Tati Klingel: O que define esse nome é a ideia de um delírio coletivo, do vício à depressão que leva ao esgotamento e à distopia da invasão dos brancos em terras brasileiras. Tudo parece tão surreal, mas ao mesmo tempo é real e está acontecendo o tempo todo. "Echoes of Ether" se relaciona com o diálogo que temos entre o real e o virtual, "Abyss" com a obscuridade da depressão, "Addiction" com o vício em qualquer parâmetro da nossa vida, "Burnout" com o esgotamento mental, "Oppressor" com o ciclo de opressor e oprimido, tão comum no nosso cotidiano; "Xawara" com a distopia da invasão e exploração de povos originários, "Animal Social" com a máscara que criamos para conseguir sobreviver, "Spiritless" com a reflexão sobre nosso caráter e espiritualidade e fechando com "Art of Losing" que explora a resiliência que temos quando não conseguimos aquilo que almejamos. Ou seja, o álbum caminha por um ambiente de reflexão que remete ao delírio coletivo.

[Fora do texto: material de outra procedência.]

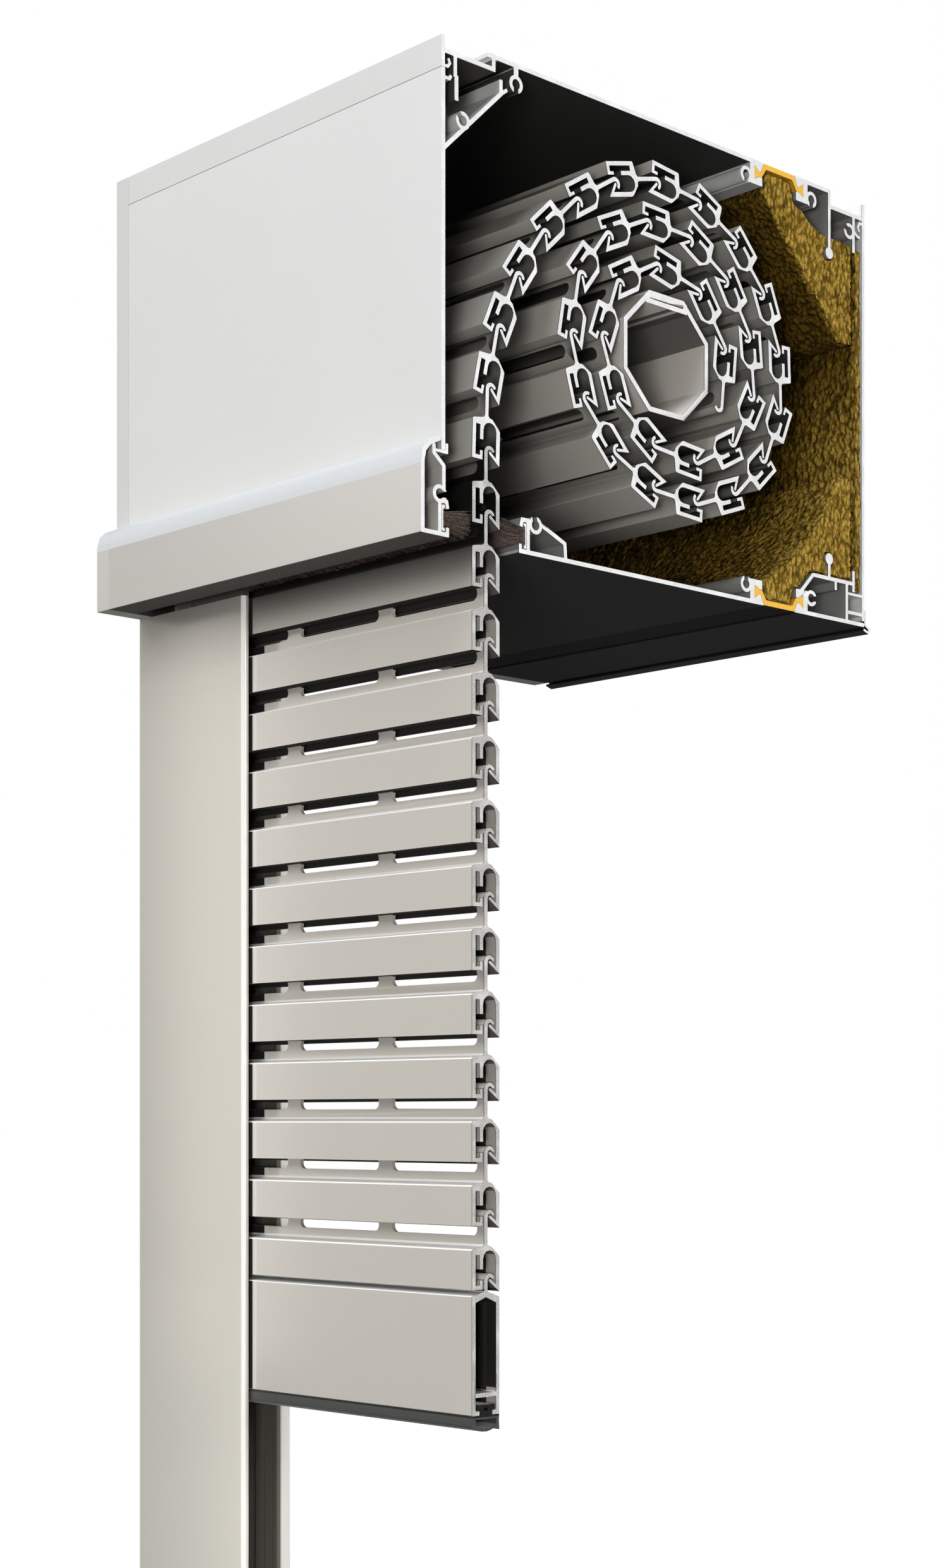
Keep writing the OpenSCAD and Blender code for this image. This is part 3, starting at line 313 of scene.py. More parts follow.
# zones of a paint: where on the part (direction, low corner, high corner, least facing), colour and roughness
down, forward, rearward = (0, 0, -1), (0, -1, 0), (0, 1, 0)
everyWay, butUp = -2.0, -0.9  # least facing that takes in all faces, or all but those that look up
lowest, highest, atCut = (-1, -1, -1), (1, 1, 1), -0.0002
zones = {
    # painted shade: near black on the box's inner ceiling
    "ceiling": ((down, (-1, -0.112, 0.108), highest, 0.6), (0.045, 0.044, 0.042), 0.7),
    # painted shade: dark on the brace faces inside the box
    "brace": ((down, (-1, -0.1455, 0.03), (atCut, -0.0595, 0.1128), butUp), (0.075, 0.069, 0.06), 0.5),
    # painted shade: near black on the box's underside
    "underside": ((down, (-1, -0.101, -1), (1, 1, -0.1125), 0.1), (0.07, 0.068, 0.066), 0.95),
    # painted shade: darker on the down-facing faces inside the profiles' chambers
    "chamberLow": ((down, (-1, -0.1, -0.1124), (atCut, 0.1515, 1), butUp), (0.26, 0.255, 0.24), 0.4),
    "chamberHigh": ((down, lowest, (atCut, 0.1495, 0.1143), butUp), (0.26, 0.255, 0.24), 0.4),
    # painted shade: near black on the end cap's inside face
    "capInside": (((1, 0, 0), lowest, (-0.2, 1, 1), 0.6), (0.03, 0.028, 0.026), 0.6),
    "capNose": ((forward, lowest, (1, -0.1475, -0.0685), everyWay), (0.515, 0.495, 0.455), 0.38),
    # painted shade: dark on the hidden back of the front panel
    "panelBack": ((rearward, lowest, highest, 0.3), (0.05, 0.046, 0.04), 0.5),
    # painted shadow: a near black band under the thermal break, between the underside panels
    "breakSeam": ((down, (-1, 0.094, -1), (atCut, 0.0985, -0.1095), everyWay), (0.012, 0.012, 0.011), 0.9),
    "panelJoint": ((forward, (-1, -1, 0.1049), (atCut, 1, 0.1062), everyWay), (0.05, 0.048, 0.045), 0.6),
    # painted shade: dark on the nose's underside
    "noseUnder": ((down, lowest, (1, 1, -0.1125), 0.6), (0.10, 0.095, 0.085), 0.8),
    # painted shade: dark on the nose's back
    "noseBack": ((rearward, lowest, highest, 0.3), (0.09, 0.085, 0.075), 0.5),
    # painted shade: near black on the slats' undersides
    "slatUnder": ((down, lowest, highest, 0.5), (0.016, 0.0145, 0.012), 0.95),
    # painted shade: dark grey under the slats' rear lips
    "lipUnder": ((down, (-1, -0.1185, -1), (atCut, 1, 1), 0.5), (0.15, 0.14, 0.128), 0.6),
    # painted shade: near black inside the bottom bar
    "barInside": ((down, (-1, -0.1273, -0.5055), (atCut, -0.1125, -0.4592), everyWay),
                  (0.02, 0.0195, 0.018), 0.6),
    # painted shade: near black on the front of the slats' back legs, seen through the slots
    "slatBehind": ((forward, (-1, -0.1169, -0.6), (-0.007, -0.1118, -0.02), everyWay), (0.03, 0.028, 0.025), 0.9),
    # painted reflection: a light band on the slats next to the rail, mirroring the rail's lit edge
    "slatRubbed": ((forward, lowest, (-0.1657, 1, 1), 0.9), (0.665, 0.635, 0.575), 0.25),
    # painted shade: near black on the ends of the slats behind the rail
    "slatNook": ((forward, lowest, (-0.1689, 1, 1), 0.9), (0.01, 0.0095, 0.009), 0.9),
    # painted highlight: light on the rounded top edges of the slats
    "upperEdge": (((0, -0.707, 0.707), lowest, (atCut, 1, 1), 0.86), (0.97, 0.96, 0.93), 0.2),
    # painted reflection: lighter on the rounded lower front edges of the slats, as if they catch the floor's light
    "lowerEdge": (((0, -0.707, -0.707), lowest, (atCut, -0.1265, 1), 0.86), (0.62, 0.59, 0.53), 0.3),
    # painted highlight: near white on the rail's rounded front edge
    "railEdge": (((0.707, -0.707, 0), lowest, highest, 0.86), (0.90, 0.88, 0.82), 0.2),
    # painted light: a brighter strip on the rail's inner flange, as where it is lit
    "railInner": (((1, 0, 0), (-1, -0.116, -1), highest, 0.7), (0.80, 0.775, 0.72), 0.3),
    # painted reflection: a light bluish band on the nose's upward-facing top, as of the sky
    "noseTop": (((0, -0.6, 0.8), (-1, -1, -0.0825), (atCut, 1, 1), 0.66), (0.60, 0.612, 0.625), 0.34),
    # painted shade: near black on the thermal break's underside
    "breakUnder": ((down, (-1, -0.101, -1), (1, 1, -0.1125), 0.1), (0.006, 0.0055, 0.005), 0.95),
    # painted shade: dark on the upper faces inside the shaft tube
    "tubeUpper": (((0, -0.707, -0.707), (-1, 0.001, -1), (atCut, 1, 1), 0.88), (0.17, 0.16, 0.145), 0.4),
    "tubeTop": (((0, 0.5, -0.86), lowest, (atCut, 1, 1), 0.75), (0.10, 0.095, 0.09), 0.4),
}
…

Assista ao vídeo de "Echoes Of Ether":
FRS: Vocês ficaram entre os finalistas do concurso New Blood do Bangers Open Air. Como foi participar dessa seleção e o que essa experiência trouxe para a banda?
Tati Klingel: Ninguém da banda esperava por isso e foi algo muito positivo para conseguirmos divulgar nosso som em terras paulistas, que é considerado um polo musical e metalístico muito importante no nosso país. Nosso novo integrante da banda, Rafael Barcellos que nos inscreveu, sem muita pretensão, e assumiu toda a comunicação com a Kiss FM. No concurso tivemos contato com bandas e pessoas incríveis que tiveram muito cuidado ao passar um feedback para nós e que contribuíram para a nossa construção artística. A experiência foi ainda mais especial graças à incrível hospitalidade da Kiss FM e ao apoio incansável de Angie Ramms como roadie de palco. Somos imensamente gratos a eles.

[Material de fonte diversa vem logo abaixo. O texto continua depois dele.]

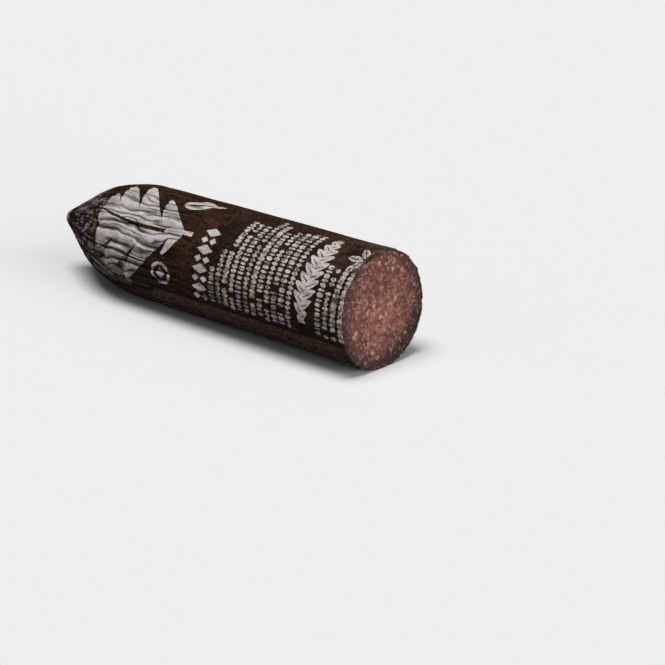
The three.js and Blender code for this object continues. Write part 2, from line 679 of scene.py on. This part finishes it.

FRS: Abrir para o Slaughter to Prevail foi um marco na carreira da Humanal. Como foi a recepção do público nesse show e o que mudou para vocês depois dessa apresentação?

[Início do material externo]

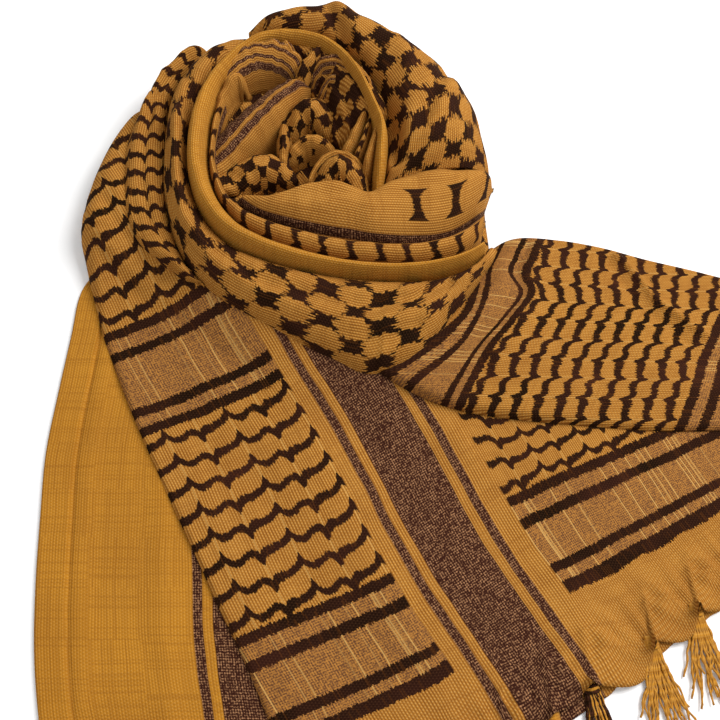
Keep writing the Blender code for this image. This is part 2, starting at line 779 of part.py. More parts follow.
def draw_strand(mesh_data, root, outward, way, owner, length, lean):
    # One four-sided strand out of its root face, thinner to its end and fanned from its tassel.
    tassel, aside = owner
    own_length = length * (0.86 + 0.14 * math.sin(2.3 * tassel + 1.9 * aside))
    middle = sum((vertex.co for vertex in root), Vector()) / 4
    ring = root
    for stage in range(1, STRAND_STAGES + 1):
        share = stage / STRAND_STAGES
        half_wide = blend(0.62, 0.4, share)
        half_high = blend(0.65, 0.42, share)
        spread = aside * (0.5 + 3.0 * share) * share
        sway = 2.0 * math.sin(3.1 * share + 1.1 * tassel) * share + lean * own_length * share
        spot = middle + outward * own_length * share + way * (spread + sway)
        spot.z = blend(1.2, 0.95, share)
        new_ring = []
        for side, level in ((-1, -1), (1, -1), (1, 1), (-1, 1)):
            new_ring.append(mesh_data.verts.new(
                spot + way * side * half_wide + Vector((0, 0, level * half_high))))
        for index in range(4):
            after = (index + 1) % 4
            mesh_data.faces.new((ring[index], ring[after], new_ring[after], new_ring[index]))
        ring = new_ring
    mesh_data.faces.new(ring)


def known_roll_outer(number):
    return edge_of(ROLL, number, 1, 2 * SEAM)


def known_roll_inner(number):
    return edge_of(ROLL, number, -1, 2 * SEAM)


def main():
    for item in list(bpy.data.objects):
        bpy.data.objects.remove(item, do_unlink=True)
    left_panel()
    main_flap()
    right_panel()
    on_flaps = ("left_panel", "main_flap", "right_panel")
    ribbon("rolled_selvedge", ROLL, OCHRE, 44, 3, under=on_flaps)
    band("front_band", FRONT_BAND, known_roll_outer, OCHRE_DARK, 44, 4, 0.65, on_flaps)
    band("left_fold", LEFT_FOLD, lambda number: beside(FRONT_BAND, number, 1), OCHRE_DARK,
         26, 3, 0.8, ("main_flap",))
    band("dash_band", DASH_BAND, known_roll_inner, OCHRE_DARK, 28, 3, 0.8, on_flaps,
         known_outer=True)
    band("plain_band", PLAIN_BAND, lambda number: beside(DASH_BAND, number, -1), OCHRE,
         24, 3, 0.7, on_flaps, known_outer=True)
    band("crown", CROWN, known_roll_outer, OCHRE_DARK, 24, 4, 0.85, on_flaps)
    for name, (colour, rows) in HOLLOW_FOLDS.items():
        ribbon(name, rows, colour, 9, 3, closing=0.3)
    hidden_layers()
    for name, (colour, from_x, from_y, to_x, to_y, *sizes) in FRINGES.items():
        start, end = Vector((from_x, from_y, 0.0)), Vector((to_x, to_y, 0.0))
        fringe(name, colour, start, end, *sizes)


main()
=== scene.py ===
# A cotton head scarf swirled into a rosette, with its corners laid out flat.
# Sizes are in millimetres on the plan that the solids use, until a mesh is made.

import math

import bpy
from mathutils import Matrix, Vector, noise
from mathutils.bvhtree import BVHTree


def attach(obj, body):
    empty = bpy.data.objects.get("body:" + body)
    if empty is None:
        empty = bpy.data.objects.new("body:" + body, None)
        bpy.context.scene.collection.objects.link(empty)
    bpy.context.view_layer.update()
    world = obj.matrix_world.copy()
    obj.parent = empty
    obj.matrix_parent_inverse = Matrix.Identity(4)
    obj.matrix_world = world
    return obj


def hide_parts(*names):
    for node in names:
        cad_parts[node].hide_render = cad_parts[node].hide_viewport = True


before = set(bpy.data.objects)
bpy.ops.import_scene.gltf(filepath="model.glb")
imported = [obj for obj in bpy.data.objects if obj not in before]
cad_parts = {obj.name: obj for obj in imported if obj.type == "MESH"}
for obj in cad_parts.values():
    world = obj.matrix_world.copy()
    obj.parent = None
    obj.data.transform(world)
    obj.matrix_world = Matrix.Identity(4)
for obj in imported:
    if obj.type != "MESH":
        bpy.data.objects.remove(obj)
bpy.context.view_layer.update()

plan = {"centreX": 112.625, "centreY": -54.0, "seam": 0.35, "cloth": 2.2, "air": 0.35}


def toFrame(x, y, z):
    return ((x - plan["centreX"]) * 0.001, (y - plan["centreY"]) * 0.001, z * 0.001)


# the camera, at the photo's angle to the floor

camera = {"distance": 791.0, "elevation": 65.0, "view": 40.0}


def placeCamera():
    steep = math.radians(camera["elevation"])
    data = bpy.data.cameras.new("camera")
    data.sensor_width = 36.0
    data.lens = 18.0 / math.tan(math.radians(camera["view"] / 2))
    data.clip_start = 0.01
    item = bpy.data.objects.new("camera", data)
    bpy.context.scene.collection.objects.link(item)
    item.location = toFrame(
        0.0, -camera["distance"] * math.cos(steep), camera["distance"] * math.sin(steep))
    item.rotation_euler = (math.radians(90.0 - camera["elevation"]), 0.0, 0.0)
    bpy.context.scene.camera = item


placeCamera()
print("camera placed")


# lines and heights that every piece shares

def blend(a, b, share):
    return a + (b - a) * share


def smoothStep(share):
    share = min(max(share, 0.0), 1.0)
    return share * share * (3.0 - 2.0 * share)


def along(rows, place):
    last = len(rows) - 1
    place = min(max(place, 0.0), float(last))
    row = min(int(place), last - 1)
    share = place - row
    before, after = max(row - 1, 0), min(row + 2, last)
    values = []
    for column in range(len(rows[0])):
        start, end = rows[row][column], rows[row + 1][column]
        leanIn = (end - rows[before][column]) / (row + 1 - before)
        leanOut = (rows[after][column] - start) / (after - row)
        values.append(
            start * (2 * share ** 3 - 3 * share ** 2 + 1)
            + leanIn * (share ** 3 - 2 * share ** 2 + share)
            + end * (3 * share ** 2 - 2 * share ** 3)
            + leanOut * (share ** 3 - share ** 2))
    return values


def evenPlaces(rows, count, columns=2):
    fine = 20 * (len(rows) - 1)
    places = [index * (len(rows) - 1) / fine for index in range(fine + 1)]
    points = [along(rows, place)[:columns] for place in places]
    lengths = [0.0]
    for a, b in zip(points, points[1:]):
        lengths.append(lengths[-1] + math.dist(a, b))
    even = []
    step = 0
    for index in range(count + 1):
        wanted = lengths[-1] * index / count
        while step < fine - 1 and lengths[step + 1] < wanted:
            step += 1
        span = lengths[step + 1] - lengths[step]
        even.append(blend(places[step], places[step + 1], (wanted - lengths[step]) / span))
    return even


# the hidden layers: angle, ridge radius, ridge height, reach
mound = {
    "middle": (-50.0, 165.0), "floor": 29.0, "share": 0.45, "rows": (
        (0, 90, 60, 143), (30, 100, 64, 154), (60, 116, 62, 144), (90, 110, 58, 140),
        (120, 95, 50, 150), (150, 88, 48, 152), (180, 84, 47, 162), (210, 80, 46, 165),
        (240, 70, 45, 182), (270, 62, 46, 205), (300, 66, 46, 215), (330, 78, 46, 185))}


def moundAt(angle):
    rows = mound["rows"]
    sector = (math.degrees(angle) % 360.0) / 30.0
    row = int(sector) % 12
    share = smoothStep(sector - int(sector))
    here, there = rows[row], rows[(row + 1) % 12]
    return [blend(here[column], there[column], share) for column in (1, 2, 3)]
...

Tati Klingel: Confesso que fiquei com muito receio antes de subir ao palco, e acho que todo(a) vocalista ficaria assim ao enfrentar um público do Alex Terrible. A energia do público era contagiante, tornando a nossa apresentação inesquecível. Teve a participação da Ross Mirabal fazendo a performance na "Echoes of Ether", a mesma que fez no clipe. Ela colocou no palco toda a expressão que a música tem, e o público ficou louco com esse momento. Ela é uma artista incrível e com uma performance de dança muito autêntica, muito autoral. Após o show conversei com muitas pessoas que assistiram e viraram fãs da banda. Ficamos muito gratos pela Xaninho Records pelo apoio para a nossa participação neste show, pois representar Curitiba na abertura de um show de uma banda russa era algo surreal para nós.
FRS: Para concluir, o que os fãs podem esperar da Humanal nos próximos lançamentos?
Tati Klingel: A Humanal tem um significado: buscar um som que represente algo humano, algo visceral que explore a reflexão sobre nossas vidas. Nossas composições não são voltadas para o comercial, são verdades que instigam e que provocam nossa mente. Então, nossos fãs podem esperar algo completamente surreal e inimaginável para os próximos lançamentos. Nossa música não é apenas um produto, é uma arte que procura a verdade em nosso cerne. E como artista, sinto que estamos cumprindo nosso papel, que é gerar reflexão e mudança.